Dataset entries —
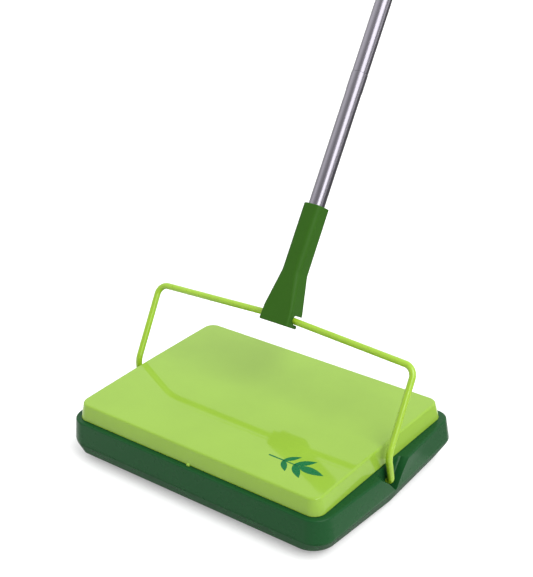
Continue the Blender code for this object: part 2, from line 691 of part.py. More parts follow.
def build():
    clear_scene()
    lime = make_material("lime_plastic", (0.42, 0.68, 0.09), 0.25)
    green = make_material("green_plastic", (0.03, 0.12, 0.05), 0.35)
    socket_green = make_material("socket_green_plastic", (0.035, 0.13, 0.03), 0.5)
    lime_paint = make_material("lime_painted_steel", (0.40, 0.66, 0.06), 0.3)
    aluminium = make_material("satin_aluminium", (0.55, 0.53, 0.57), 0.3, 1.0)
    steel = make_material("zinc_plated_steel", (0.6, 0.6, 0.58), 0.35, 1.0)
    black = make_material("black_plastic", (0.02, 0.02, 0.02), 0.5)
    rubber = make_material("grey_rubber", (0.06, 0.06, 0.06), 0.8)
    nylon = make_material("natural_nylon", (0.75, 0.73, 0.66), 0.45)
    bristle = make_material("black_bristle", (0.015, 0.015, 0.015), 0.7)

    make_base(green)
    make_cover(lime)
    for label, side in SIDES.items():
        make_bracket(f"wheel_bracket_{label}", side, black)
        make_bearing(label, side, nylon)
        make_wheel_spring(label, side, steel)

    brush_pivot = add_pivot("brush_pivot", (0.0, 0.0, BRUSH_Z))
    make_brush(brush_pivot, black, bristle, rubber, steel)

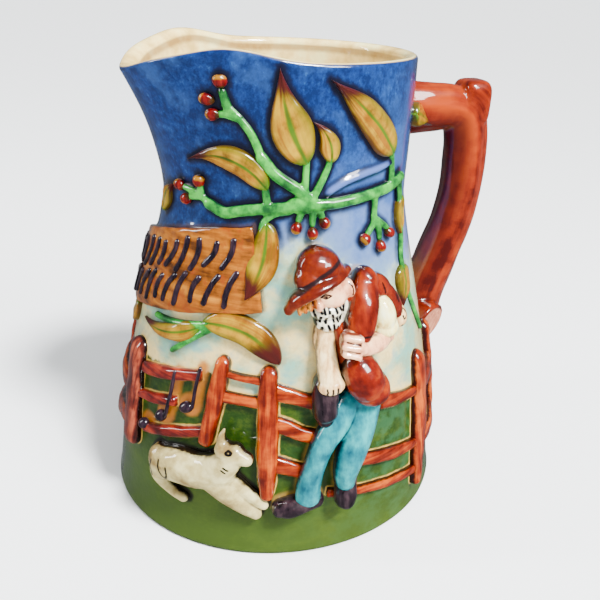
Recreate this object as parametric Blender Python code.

Problem requirements —
In full and verbatim, repeat the records given above.

Final result —
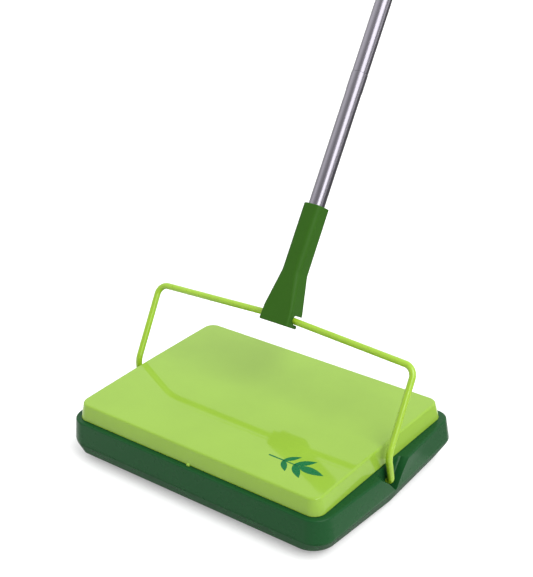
Continue the Blender code for this object: part 2, from line 691 of part.py. More parts follow.
def build():
    clear_scene()
    lime = make_material("lime_plastic", (0.42, 0.68, 0.09), 0.25)
    green = make_material("green_plastic", (0.03, 0.12, 0.05), 0.35)
    socket_green = make_material("socket_green_plastic", (0.035, 0.13, 0.03), 0.5)
    lime_paint = make_material("lime_painted_steel", (0.40, 0.66, 0.06), 0.3)
    aluminium = make_material("satin_aluminium", (0.55, 0.53, 0.57), 0.3, 1.0)
    steel = make_material("zinc_plated_steel", (0.6, 0.6, 0.58), 0.35, 1.0)
    black = make_material("black_plastic", (0.02, 0.02, 0.02), 0.5)
    rubber = make_material("grey_rubber", (0.06, 0.06, 0.06), 0.8)
    nylon = make_material("natural_nylon", (0.75, 0.73, 0.66), 0.45)
    bristle = make_material("black_bristle", (0.015, 0.015, 0.015), 0.7)

    make_base(green)
    make_cover(lime)
    for label, side in SIDES.items():
        make_bracket(f"wheel_bracket_{label}", side, black)
        make_bearing(label, side, nylon)
        make_wheel_spring(label, side, steel)

    brush_pivot = add_pivot("brush_pivot", (0.0, 0.0, BRUSH_Z))
    make_brush(brush_pivot, black, bristle, rubber, steel)

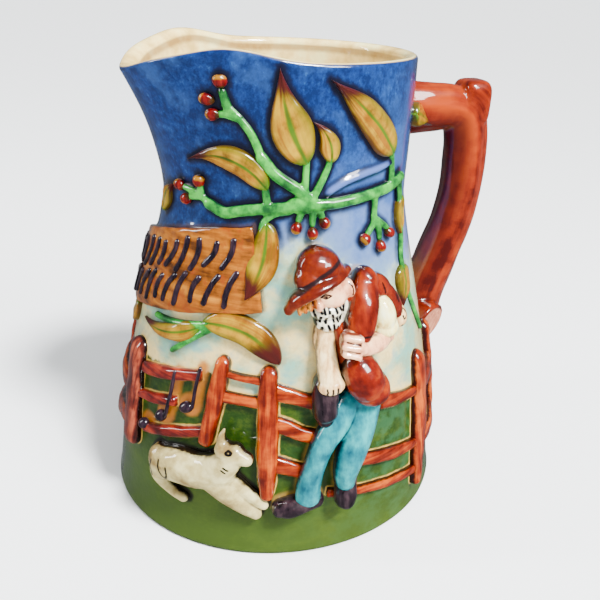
Recreate this object as parametric Blender Python code.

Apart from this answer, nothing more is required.